Mon ex-épouse m'a récemment déclaré qu'elle apprécierait que je lui téléphone de temps en temps, histoire d'échanger des nouvelles. Elle-même ne le faisant presque plus, face à mon absence d'initiatives, nos contacts sont devenus très espacés et essentiellement fonctionnels. Sa demande m'a travaillé, parce qu'elle allait dans le même sens que celle de mes enfants, il y a quelques mois. Et d'autres personnes m'ont déjà formulé ce grief. Effectivement je ne suis pas quelqu'un qui manifeste mon intérêt ou mon attachement. J'ai déjà écrit sur ce sujet à plusieurs reprises.

Hier, alors qu'encore une fois c'est elle qui me téléphonait, je lui ai dit que j'avais bien entendu sa demande et que je cogitais en ce sens. Que l'absence de manifestation n'était en rien un signe de désintérêt ou d'indifférence, mais résultait d'un mécanisme de protection. Nous avons longuement parlé et je lui ai expliqué que j'avais tout à fait conscience de ce que les apparences pouvaient laisser croire mais que j'avais appris à ne plus rien attendre de quiconque. Donc à pouvoir me passer de contacts. C'est comme si j'avais intégré la présence des personnes que j'aime. Je sais que ce fonctionnement peut leur poser problème mais, pour le moment, c'est ce que j'ai trouvé de mieux pour être heureux : me sentir autonome, ne dépendant de personne en particulier, tout en restant avide de partages. J'accueille donc avec plaisir les contacts, d'où qu'ils viennent, mais ne sollicite pas. Ou rarement.

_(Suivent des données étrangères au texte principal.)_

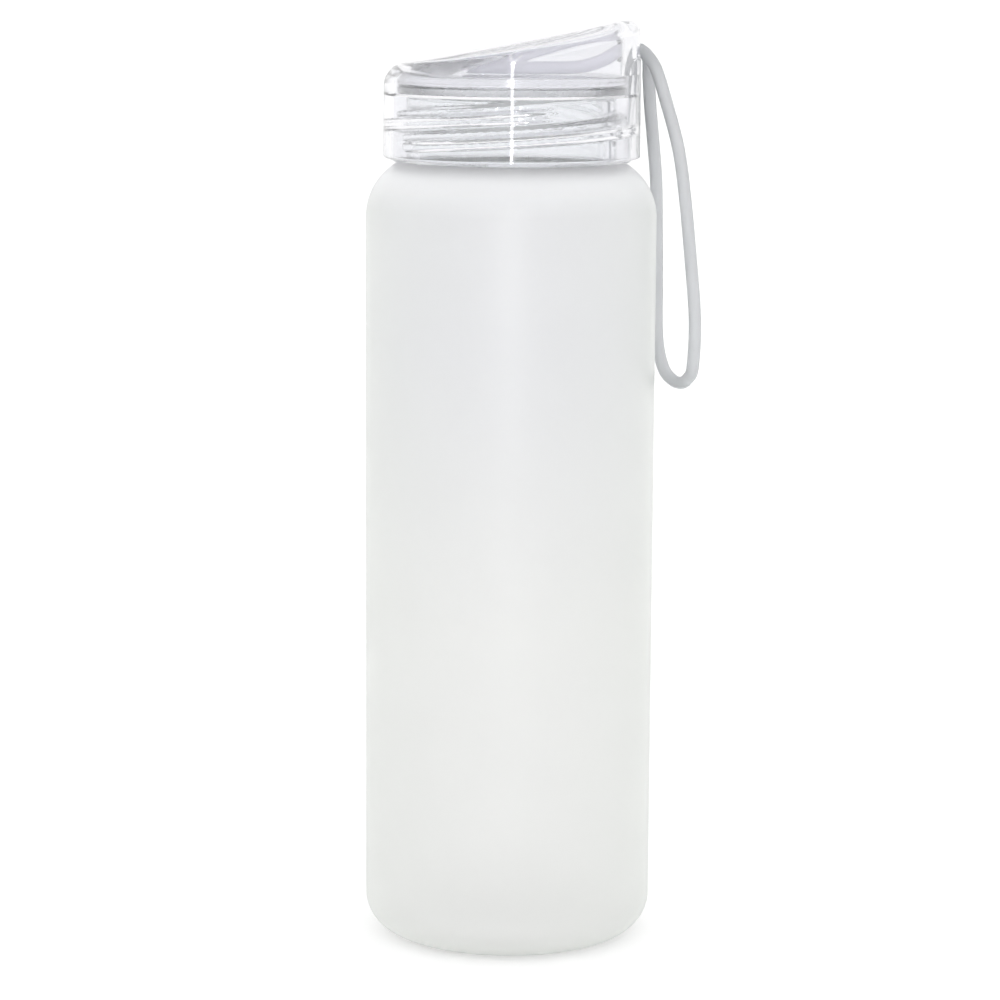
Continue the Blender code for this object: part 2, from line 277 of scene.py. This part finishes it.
def threadHeight(angle, z, top, turns):
    most = 0.0
    for n in range(thread["starts"]):
        run = (thread["start"] + 2 * math.pi * n / thread["starts"] - angle) % (2 * math.pi)
        middle = top - thread["lead"] * run / (2 * math.pi)
        across = 1 - smoothStep(thread["crest"], thread["foot"], abs(z - middle))
        left = 2 * math.pi * turns - run
        full = smoothStep(0, thread["fade"], run) * smoothStep(0, thread["fade"], left)
        most = max(most, thread["height"] * across * full)
    return most


def raiseThread(piece, wall, top, turns, outwards):
    # moves the wall's points in or out where the ridge runs
    for point in piece.data.vertices:
        r = math.hypot(point.co.x, point.co.y)
        if abs(r - wall) > thread["onWall"]:
            continue
        rise = threadHeight(math.atan2(point.co.y, point.co.x), point.co.z, top, turns)
        grown = (r + outwards * rise) / r
        point.co.x *= grown
        point.co.y *= grown


# glass bottle: its outline runs from the middle of the base up the outside, over the lip and
# down the inside to the middle of the floor

glass = {
    "radius": 0.0325,
    "wall": 0.0026,
    "heel": 0.0086,
    "shoulderStart": 0.1635,
    "shoulder": 0.014,
    "shoulderTurn": 62,  # degrees
    "floor": 0.005,
    "standingRing": 0.016,
    "punt": 0.0025,  # height of the hollow in the base
    "innerHeel": 0.006,
    "neck": 0.0234,
    "bore": 0.0206,
    "lipRound": 0.0011,
    "frostTop": 0.1762,  # the frosting ends a little inside the lid
    "underside": -0.5,  # a normal pointing lower than this is the base
    "outerSteps": 20,
    "innerSteps": 18,
    "floorSteps": 14,
    "lipSteps": 8,
}


def makeGlass():
    g, steps = glass, glass["floorSteps"]
    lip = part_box("glass_bottle")[1][2]
    lipLow = lip - g["lipRound"]
    centre = g["radius"] - g["shoulder"]
    inner = g["shoulder"] - g["wall"]
    innerCorner = g["radius"] - g["wall"] - g["innerHeel"]
    boreTurn = math.degrees(math.acos((g["bore"] - centre) / inner))
    shoulder = arc(centre, g["shoulderStart"], g["shoulder"], 0, g["shoulderTurn"], g["outerSteps"])
    reach, height = shoulder[-1]
    foot = height + (reach - g["neck"]) / math.tan(math.radians(g["shoulderTurn"]))
    punt = [(g["standingRing"] * i / steps, g["punt"] * (1 - (i / steps) ** 2)) for i in range(steps)]
    outline = (
        punt
        + [(g["standingRing"], 0)]
        + arc(g["radius"] - g["heel"], g["heel"], g["heel"], -90, 0, g["outerSteps"])
        + shoulder
        + rings(g["neck"], foot, lipLow, thread["ringSpacing"])[:-1]
        + arc(g["neck"] - g["lipRound"], lipLow, g["lipRound"], 0, 90, g["lipSteps"])
        + arc(g["bore"] + g["lipRound"], lipLow, g["lipRound"], 90, 180, g["lipSteps"])
        + arc(centre, g["shoulderStart"], inner, boreTurn, 0, g["innerSteps"])
        + arc(innerCorner, g["floor"] + g["innerHeel"], g["innerHeel"], 0, -90, steps)
        + [(r, z + g["floor"]) for r, z in reversed(punt)]
    )
    piece = turnOutline("glassBody", outline)
    raiseThread(piece, g["neck"], lip - thread["belowLip"], thread["glassTurns"], 1)
    smoothSides(piece)
    print("glass made")
    return piece


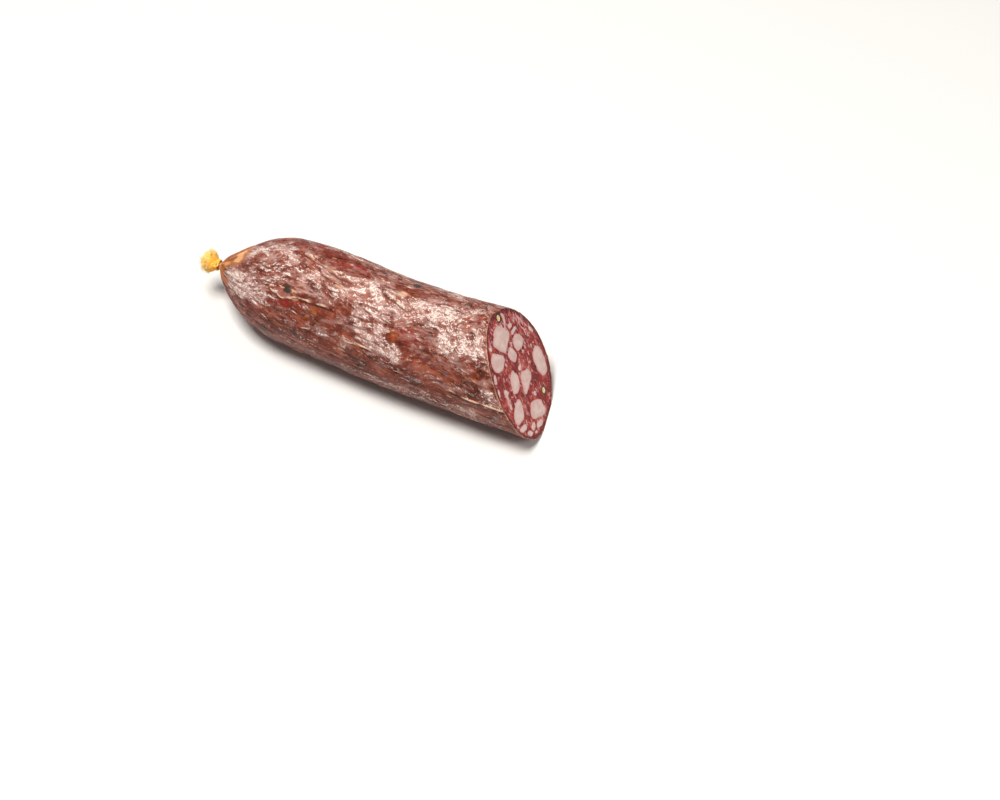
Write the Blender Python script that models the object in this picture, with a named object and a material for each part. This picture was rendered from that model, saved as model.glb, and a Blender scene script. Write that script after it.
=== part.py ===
"""A length of cured sausage, tied at one end and cut on the slant at the other.

It lies along X on the plane z = 0, with its tied end at -X and its cut end at +X.
The skin, the lean filling, every piece of fat and peppercorn that the cut lays bare,
the tie and its frayed ends are separate solids. Lengths in this file are millimetres.
"""

from math import cos, exp, pi, sin

import bmesh
import bpy
import numpy as np

MM = 0.001

# Where the sausage's axis meets the cut, so that the whole piece is centred on the origin
CUT_X = 68.2
CUT_Y = -1.4

# Thicknesses and gaps
CASING_WALL = 0.6
GAP = 0.3
RESTING_FLAT = 0.9      # how far the underside has settled flat

# Radius along the axis: (distance from the cut, radius)
NECK_X = -141.0
NECK_RADIUS = 1.8
RADIUS_KNOTS = (
    (NECK_X, NECK_RADIUS), (-138.0, 5.9), (-133.0, 10.5), (-126.0, 15.8), (-117.0, 20.1),
    (-105.0, 22.9), (-85.0, 23.5), (-50.0, 23.6), (0.0, 24.6), (14.0, 24.9),
)
# Sideways sweep of the axis: (distance from the cut, offset along Y)
SWEEP_KNOTS = ((NECK_X, 5.1), (-120.0, 4.1), (-95.0, 3.3), (-50.0, 0.2), (0.0, 0.0), (14.0, 0.0))
NECK_HEIGHT = 18.6
LIFT_START_X = -100.0   # from here to the neck the underside rises off the table
LIFT_POWER = 1.2

# The section is a soft rounded triangle: radius times 1 + these shares of two and three lobes
TWO_LOBES = (-0.017, -0.023)
THREE_LOBES = (0.012, -0.032)

# By the neck the far upper side slopes in flatter: depth, where along the axis, angle, and how far
# the slope reaches along and round
SLOPE_DEPTH = 1.7
SLOPE_X, SLOPE_LENGTH = -130.0, 8.5
SLOPE_ANGLE, SLOPE_SPREAD = 52 * pi / 180, 50 * pi / 180

# The cut leans back by 27 degrees and is turned 11 degrees to the side
CUT_LEAN = 27.4 * pi / 180
CUT_TURN = 10.9 * pi / 180
CUT_BLEND = 30.0        # the length over which the sections swing round to the cut

AROUND = 48             # sides of the body's sections
BODY_STATIONS = (
    -140.2, -139.2, -138.0, -135.8, -133.0, -129.8, -126.0, -121.8, -117.0, -111.4, -105.0,
    -98.0, -90.0, -80.0, -69.0, -57.0, -45.0, -34.0, -25.0, -16.0, -8.0, 0.0,
)
CAVITY_STATIONS = (-137.4, -135.8, -133.0, -129.8, -126.0, -121.8, -117.0, -111.4, -105.0,
                   -98.0, -90.0, -80.0, -69.0, -57.0, -45.0, -30.0, -15.0, 0.0)

# Tie: a few turns of twine round the neck, a knot, and the frayed ends
TWINE = 0.9
TURNS = 3
TURN_SIDES = 16
STUB_END_X = -144.7
TIE_X = -144.3
KNOT_ANGLE = 135 * pi / 180
KNOT_SIZE = (1.5, 1.2, 1.2)
# Frayed ends: (distance from the cut, radius)
TUFT_RINGS = ((-145.0, 1.8), (-145.7, 3.4), (-147.0, 4.5), (-148.6, 4.6), (-149.8, 3.4), (-150.2, 1.5))
TUFT_SIDES = 18

PEPPER_RADIUS = 2.2
CUT_PEPPERS = {"cut_peppercorn_1": (5.3, 20.7), "cut_peppercorn_2": (7.6, -16.2)}
# Whole peppercorns and a bit of fat just under the skin: (distance from the cut, degrees round)
SKIN_PEPPERS = {"skin_peppercorn_1": (-99.0, 130.0), "skin_peppercorn_2": (-49.5, 71.5)}
SKIN_FAT = {"skin_fat": (-52.0, 91.5)}
SKIN_FAT_SIZE = (2.6, 2.0, 1.3)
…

Ça m'irait très bien comme ça [quoique...] si ça ne donnait pas une apparence de détachement qui peut perturber, ce que je conçois parfaitement. Alors comme je l'avais fait avec mes enfants l'an dernier, un peu ému j'ai confirmé à mon ex-épouse que je restais fortement lié à elle, n'étais absolument pas indifférent et qu'elle demeurait quelqu'un de très important dans ma vie. Sauf que c'est en sommeil. Contrairement à ce que les apparences laissent voir, je suis fondamentalement du genre très fidèle dans mes attachements. Elle a semblée rassurée et m'a remercié pour ces paroles. Et puisqu'il y a longtemps [plusieurs années...] que j'envisageais de lui proposer de passer un moment ensemble afin d'évoquer tout cela, j'ai profité de ce dialogue approfondi pour lui formuler. Elle en a semblée heureuse et a accepté. Ça m'a vraiment fait plaisir, et soulagé :)

Je redoutais qu'elle repousse mon initiative...

Je sais, et bien des lectrices de ce blog me l'ont déja signifié, que le système de protection que j'ai mis en place après avoir été doublement quitté paraît surdimentionné. Dans l'absolu il l'est, évidemment, mais si cette solution s'est imposée à moi c'est parce que c'était la meilleure après le choc qui a bouleversé mon rapport à l'affectif, lui-même mal établi dans mon enfance. J'ai dit à mon ex-femme, comme je le répète à chaque fois qu'on s'inquiète de mon épanouissement, que ce système me permettait de vivre heureux. Ceux qui me connaissent de près constatent cet état de bien-être intérieur, j'en suis certain, parce qu'on ne triche pas durablement avec ça. Mais si je le suis c'est bien parce que je me protège ! Du moins... dans ma vie personnelle. C'est moins vrai dans le domaine professionnel.

Le parallèle que je fais entre le plan professionnel et le plan affectif provient du fait que dans les deux contextes je suis à la fois solide et sensible. Fort et vulnérable. On peut compter sur moi en termes d'engagement, mais j'ai besoin de me sentir dans un environnement favorable et confiant. Si je ne trouve pas cet environnement j'entre en état de vigilance, me protège, me recentre sur mon besoin d'équilibre intérieur. Et là je ne peux plus offrir grand chose... 

Ma solidité ne s'installe que là où les fragilités d'enfance ont cèdé leur place à la maturité.